Another day, another fraud scandal
We’re just digging into the 105 pages of federal search warrants being executed at nine separate locations in the metro area.
The searches involve at least five (5) corporate entities participating in the state Medicaid program Housing Stabilization Services (HSS) offered through the state Dept. of Human Services.
The U.S. Attorney alleges specific instances of fraud across the five companies totaling $348,100. The Feds calculate that combined, the five companies took in over $7 million in revenue from the HSS program.
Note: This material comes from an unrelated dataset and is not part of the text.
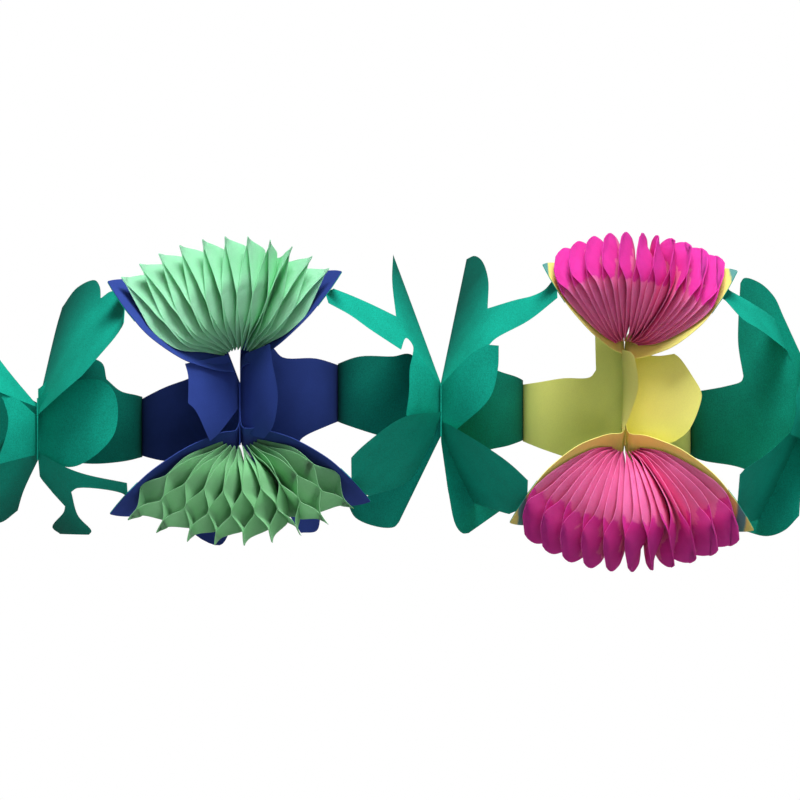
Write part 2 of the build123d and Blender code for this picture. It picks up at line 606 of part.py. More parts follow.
# The outer sheets, whose far lobes hang free
outer_left_top_shares = [
    [(0.01, 0.02), (-0.36, 0.48), (-0.70, 0.98)],
    [(-0.70, 0.98), (-0.86, 1.16), (-1.00, 1.18), (-1.08, 1.06)],
    [(-1.08, 1.06), (-0.92, 0.80), (-0.62, 0.40), (-0.38, 0.19)],
]
outer_left_bottom_shares = [
    [(0.01, -0.20), (-0.38, -0.30), (-0.75, -0.45), (-0.96, -0.62)],
    [(-0.96, -0.62), (-0.94, -0.84), (-0.78, -0.96)],
    [(-0.78, -0.96), (-0.60, -1.12), (-0.42, -1.14), (-0.25, -1.02)],
    [(-0.25, -1.02), (-0.18, -0.82), (0.01, -0.44)],
]
outer_left_tab_shares = [
    [(0.01, 0.06), (-0.40, 0.26), (-0.90, 0.26), (-1.05, 0.20)],
    [(-1.05, 0.20), (-1.05, -0.36)],
    [(-1.05, -0.36), (-0.70, -0.46), (0.01, -0.40)],
]
outer_left_petal_shares = [
    [(0.01, -0.08), (-0.20, 0.12), (-0.38, 0.20)],
    [(-0.38, 0.20), (-0.32, 0.10), (-0.27, -0.12), (-0.38, -0.54)],
    [(-0.38, -0.54), (0.01, -0.44)],
]
outer_left_petal_profile_shares = [(0, 0), (-0.10, -0.24), (-0.26, -0.44), (-0.42, -0.60)]
outer_left = standing(outer_left_share, -1, outer_left_joint_share, outer_left_tab_shares,
                      outer_left_petal_profile_shares, outer_left_petal_shares)
outer_left_top_profile_shares = [(0, 0.0), (-0.42, 0.52), (-0.80, 0.86), (-1.10, 1.06)]
outer_left.append(leaning(outer_left_share, -1, outer_left_top_profile_shares,
                          outer_left_top_shares, True))
outer_left_bottom_profile_shares = [(0, 0.18), (-0.34, 0.52), (-0.68, 0.74), (-1.0, 0.86)]
outer_left.append(leaning(outer_left_share, -1, outer_left_bottom_profile_shares,
                          outer_left_bottom_shares, False))
outer_left.append(glued_centre(outer_left_share, -1, left_centre_shares))
write("green_outer_left", outer_left)

outer_right_petal_profile_shares = [(0, 0), (0.15, -0.25), (0.36, -0.46), (0.60, -0.60)]
outer_right = standing(outer_right_share, 1, outer_right_joint_share, middle_right_tab_shares,
                       outer_right_petal_profile_shares, middle_right_petal_shares)
outer_right_top_profile_shares = [(0, 0.12), (0.38, 0.66), (0.76, 0.96), (1.18, 1.24)]
outer_right.append(leaning(outer_right_share, 1, outer_right_top_profile_shares,
                          middle_right_top_shares, True))
outer_right_bottom_profile_shares = [(0, 0.12), (0.32, 0.55), (0.62, 0.86), (0.90, 1.10)]
outer_right.append(leaning(outer_right_share, 1, outer_right_bottom_profile_shares,
                          middle_right_bottom_shares, False))
outer_right.append(glued_centre(outer_right_share, 1, right_centre_shares))
write("green_outer_right", outer_right)

# Honeycomb fans, one node to a cell of two leaves glued together
for fan_name, fan, cells, glue_shares, outline_shares in (
        ("mint_top", mint_top, mint_top_cells, mint_top_glue_shares, mint_outline_shares),
        ("mint_bottom", mint_bottom, mint_bottom_cells, mint_bottom_glue_shares, mint_outline_shares),
        ("pink_top", pink_top, pink_cells, pink_glue_shares, pink_outline_shares),
        ("pink_bottom", pink_bottom, pink_cells, pink_glue_shares, pink_outline_shares)):
    for number in range(cells):
        label = fan_name + "_cell_" + str(number + 1).zfill(2)
        write(label, [leaf(fan, 2 * number, 2 * cells, glue_shares, outline_shares),
                      leaf(fan, 2 * number + 1, 2 * cells, glue_shares, outline_shares)])
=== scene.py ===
"""Paper flower garland: smooth bent sheets, honeycomb fans, paper finishes and the stage."""

from math import cos, pi, radians, sin

import bpy
from bpy.props import FloatProperty, FloatVectorProperty, IntProperty, PointerProperty
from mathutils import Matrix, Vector, noise


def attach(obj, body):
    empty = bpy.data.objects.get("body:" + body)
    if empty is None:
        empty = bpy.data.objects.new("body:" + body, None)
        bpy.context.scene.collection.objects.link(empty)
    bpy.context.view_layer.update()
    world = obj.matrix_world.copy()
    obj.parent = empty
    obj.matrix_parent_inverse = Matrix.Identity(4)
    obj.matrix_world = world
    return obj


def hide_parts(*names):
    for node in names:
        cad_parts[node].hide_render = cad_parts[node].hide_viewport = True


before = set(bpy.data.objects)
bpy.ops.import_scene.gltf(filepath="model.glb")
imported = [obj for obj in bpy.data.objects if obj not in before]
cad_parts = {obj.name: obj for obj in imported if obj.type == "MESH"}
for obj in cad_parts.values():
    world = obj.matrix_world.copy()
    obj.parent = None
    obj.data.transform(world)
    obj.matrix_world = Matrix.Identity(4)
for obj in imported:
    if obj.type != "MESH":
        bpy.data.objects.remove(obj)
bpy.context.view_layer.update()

bl_info = {
    "name": "Paper flower garland",
    "version": (1, 0, 0),
    "blender": (4, 5, 0),
    "location": "3D View > Sidebar > Garland",
    "description": "Makes a garland of folded paper flowers with honeycomb fans",
    "category": "Add Mesh",
}


def length_property(name, description, default):
    """A length that the user may change."""
    return FloatProperty(name=name, description=description, default=default, min=0.0, unit="LENGTH",
                         subtype="DISTANCE", precision=4)


def colour_property(name, description, default):
    """A colour that the user may change."""
    return FloatVectorProperty(name=name, description=description, default=default, size=3, min=0.0,
                               max=1.0, subtype="COLOR")


class GarlandSizes(bpy.types.PropertyGroup):
    """The garland's sizes"""

    half_pitch: length_property("Half pitch", "From a pinch line to the tips glued to the next flower", 0.060)
    lobe_shoulder: length_property("Lobe shoulder", "From the axis to the widest place of a lobe", 0.060)
    lobe_depth: length_property("Lobe depth", "From a pinch line back to the glued rear tabs", 0.060)
    sheet_paper: length_property("Sheet paper", "Thickness of a flower sheet", 0.0004)
    glue_half_width: length_property("Glue half width", "Half width of the glued centre", 0.006)
    tab_glue: length_property("Tab glue", "Length of the glued end of a rear tab", 0.009)
    tip_glue: length_property("Tip glue", "Length of the glued end of a top or bottom lobe", 0.013)
    leaf_paper: length_property("Leaf paper", "Thickness of a fan's leaf", 0.0003)
    leaf_length: length_property("Leaf length", "From a fan's pivot to the tip of a leaf", 0.088)
    leaf_half_width: length_property("Leaf half width", "Half the width of a leaf", 0.026)
    rim: length_property("Rim", "How far a carrier lobe shows past its fan", 0.004)
    glue_line: length_property("Glue line", "Width of a glue line between two leaves", 0.003)
    fan_lean: FloatProperty(name="Fan lean", description="How far the fans lean towards the viewer",
                            default=radians(32.0), min=0.0, max=radians(80.0), unit="ROTATION",
                            subtype="ANGLE")
    mint_top_cells: IntProperty(name="Mint top cells", description="Cells of two leaves in the top mint fan",
                                default=11, min=2)
    mint_bottom_cells: IntProperty(name="Mint bottom cells",
                                   description="Cells of two leaves in the bottom mint fan", default=9, min=2)
    pink_cells: IntProperty(name="Pink cells", description="Cells of two leaves in a pink fan",
                            default=11, min=2)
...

The Feds document that two of the five companies are owned by a pair of brothers.
The Minnesota Star Tribune reports:
Companies have received millions in Medicaid funds for services they did not provide, according to a search warrant application that says the Housing Stabilization Services program has proven to be “extremely vulnerable to fraud.”
HSS is a relatively new program that’s grown exponentially since it started. From the search warrant, p. 23:

The program has continued to grow into 2025. In the past 4 1/2 years, HSS has paid out over $300 million, working out to more than 25 times the original projections.
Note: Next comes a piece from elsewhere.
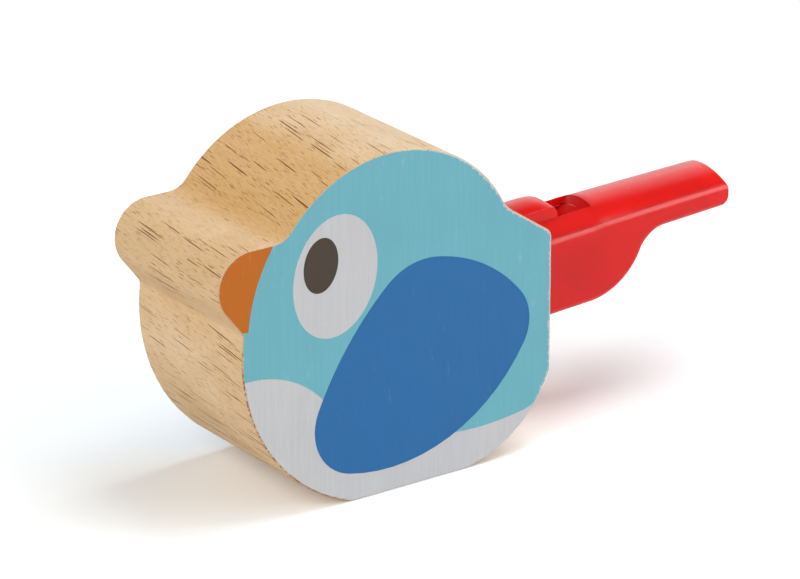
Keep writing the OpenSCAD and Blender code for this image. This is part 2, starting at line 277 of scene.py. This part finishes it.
def ink(name, red, green, blue, streaky=1.0, worn=1.0):
    look = inkLook
    material, shader, wire, place = newMaterial(name, IOR=1.45, Specular_IOR_Level=0.25)
    streaks = cloud(place, look["streak"], 3.0, 0.65)
    drift = cloud(place, (9 * mm, 9 * mm, 14 * mm), 2.0, shift=(4.0, 2.0, 0.5))
    darker = tint(red * 0.98, green * 0.98, blue * 0.98)
    lighter = tint(min(red * 1.015 + 1, 255), min(green * 1.015 + 1, 255), min(blue * 1.015 + 1, 255))
    spread = look["contrast"] / streaky
    streaking = fade(streaks + (drift - 0.5) * 0.5, 0.5 - spread, 0.5 + spread)
    colour = blendColour(streaking, darker, lighter)
    scuffs = cloud(place, look["scuff"], 2.0, 0.5, (7.0, 0.0, 3.3))
    scuffZone = cloud(place, (10 * mm, 10 * mm, 16 * mm), 1.0, shift=(0.6, 0.0, 0.2))
    scuff = fade(scuffs, 0.62, 0.78) * fade(scuffZone, 0.45, 0.62)
    colour = blendColour(scuff * look["scuffShare"] * worn, colour, look["chalk"])
    specks = cells(place, [look["speckCell"]] * 3)
    dice = wire.node("SeparateXYZ", None, {0: specks.out("Color")})
    speck = fade(specks / (0.035 + dice * 0.06), 1.0, 0.5)
    lightSpeck = speck * fade(dice.out("Y"), 0.7, 0.72)
    darkSpeck = speck * fade(dice.out("Y"), 0.16, 0.14)
    colour = blendColour(lightSpeck * look["lightShare"], colour, look["chalk"])
    shadow = tint(red * 0.55, green * 0.55, blue * 0.55)
    colour = blendColour(darkSpeck * look["darkShare"], colour, shadow)
    feed(shader, "Base Color", colour)
    feed(shader, "Roughness", 0.4 + streaks * 0.16 + scuff * 0.1)
    skin = cloud(place, [look["skinCell"]] * 3, 2.0)
    feedBump(shader, streaks * 0.3 + skin * 0.12 + lightSpeck * 0.8 - darkSpeck, look["depth"])
    return material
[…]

From the Acting U.S. Attorney for Minnesota Joe Thompson:
Minnesota has a fraud problem—and not a small one. For too long, organized fraud schemes like this have flourished in plain sight, draining public resources dry. Today’s warrants are another step in a much bigger reckoning. This state needs to confront the scale of its fraud problem—because ignoring it is no longer an option.
The federal investigation builds on the work of KARE-11 TV reporter A.J. Lagoe.
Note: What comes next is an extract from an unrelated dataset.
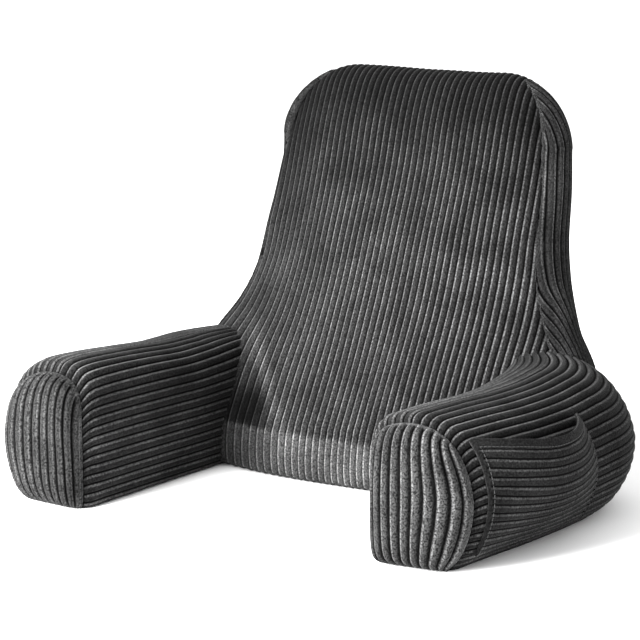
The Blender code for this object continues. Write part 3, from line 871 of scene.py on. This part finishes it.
def backrest_painted_light(rows, points):
    """Painted light and shade on the backrest: lighter on the foot band, darker towards the top,
    behind and towards the sides.
    """
    run = run_length(rows)
    crest = run[int(np.argmax(rows[:, 1]))]
    band = run[int(np.argmax(rows[:, 1] >= CREASE_HEIGHT))]
    painted_light_levels = (
        # place along the section, painted light and shade
        (0.0, 2.15),
        (band - 0.003, 2.15),
        (band + 0.003, 0.90),
        (0.50 * crest, 1.00),
        (0.75 * crest, 0.62),
        (0.90 * crest, 0.24),
        (crest, 0.20),
        (crest + 0.03, 0.35),
        (crest + 0.10, 0.90),
    )
    painted_light = np.interp(run, *np.transpose(painted_light_levels))[None, :]
    x, z = points[..., 0], points[..., 2]
    # Painted shade towards the sides.
    painted_light = painted_light * (1.0 - SIDE_PAINTED_SHADE * limited(np.abs(x - 0.02) / NECK_HALF_WIDTH) ** 2)
    front = run[None, :] < crest
    above = front * limited((z - CREASE_HEIGHT) / 0.002)
    # Painted shadow in the dent above the crease, painted light beside it and on the foot band.
    for lighter, across, up, width, height, slant, on_band in PAINTED_LIGHT_PATCHES:
        away = (x + slant * (z - 0.10) - across) / width, (z - up) / height
        patch = np.exp(-(away[0] ** 2) - away[1] ** 2)
        painted_light = painted_light + lighter * patch * (front - above if on_band else above)
    return np.maximum(painted_light, DARKEST_PAINTED_SHADE)


def backrest_cloth(sizes):
    """The backrest's run of cloth: ribs fan on its left half and stay straight on its right."""
    rows = backrest_rows()
    half = NECK_HALF_WIDTH / sizes.rib_pitch
    left = np.arange(-round(half * RIB_SAMPLES), 0) / RIB_SAMPLES
    widest = SEAM_WIDTHS[0][1] / sizes.rib_pitch
    right = np.arange(0, math.ceil(widest * RIB_SAMPLES) + 1) / RIB_SAMPLES
    fan = (left / half)[:, None] + 0 * rows[:, 1][None, :]
    straight = straight_share((right * sizes.rib_pitch)[:, None], rows)
    share = np.vstack([fan, straight])
    phase = np.concatenate([left, right])[:, None]
    points = backrest_points(share, rows)
    step = 0.004
    across = backrest_points(share + step, rows) - backrest_points(share - step, rows)
    normals = unit(np.cross(across, np.gradient(points, axis=1)))
    height = squeezed(share * NECK_HALF_WIDTH, rows[:, 1][None, :])
    crest = int(np.argmax(rows[:, 1]))
    front = ((rows[:, 0] < LAP_DEPTH) & (np.arange(len(rows)) < crest))[None, :]
    lap = read(STRIP_LAPS, 1, height) / read(SEAM_WIDTHS, 1, height) * (share > 0.0) * front
    seam = backrest_points(np.sign(share + 1e-9) * (1.0 - lap), rows)
    distance = np.linalg.norm(points - seam, axis=-1)
    upper_left = limited((points[..., 2] - LEFT_CORNER_START) / LEFT_CORNER_BLEND)
    loss = LEFT_CORNER_TUCK_LOSS * upper_left * (points[..., 0] < 0.0)
    points = tucked(points, normals, distance, FRONT_TUCK * (1.0 - loss))
    points += normals * (sizes.unevenness * bumps(points, pitch=0.11, seed=3))[..., None]
    points = blown(points, most=0.005, cells=44)
    beyond = (share - 1.0 + lap) * read(SEAM_WIDTHS, 1, height) / LAP_SINK_REACH
    covered = limited(beyond) * (lap > 0.0)
    points = points - normals * (LAP_SINK * covered)[..., None]
    foot = limited(1.0 - rows[:, 1] / FOOT_RADIUS)
    round_in = FOOT_RADIUS * (1.0 - np.sqrt(1.0 - foot**2))
    inward = np.where(rows[:, 0] < 0.5 * BASE_DEPTH, 1.0, -1.0)
    points[..., 1] += (round_in * inward)[None, :]
    points[..., 2] = np.maximum(points[..., 2], 0.0)
    return rows, points, phase, distance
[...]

Here’s how DHS describes the service:
Housing Stabilization Services is a new Minnesota Medical Assistance benefit to help people with disabilities, including mental illness and substance use disorder, and seniors find and keep housing.
So, it doesn’t provide actual housing. It provides a service consisting of people talking to you, the client, about housing. As the search warrant notes (p. 15, paragraph 39), Minnesota was the first state in the nation to offer this service for Medicaid. Lucky us. The program began in July 2020.
Coincidentally, Search Premises No. 1 in this investigation is the massive multi-tenant office building at 1821 University Ave. in St. Paul, which features prominently in the unrelated Feeding Our Future scandal.

The search warrant reports (p. 26, paragraph 67) that the above building houses 22 separate HSS provider companies. The Feds estimate that more than $8 million for HSS flowed through this building.
With this new data on the HSS fraud we have updated the ScandalTracker.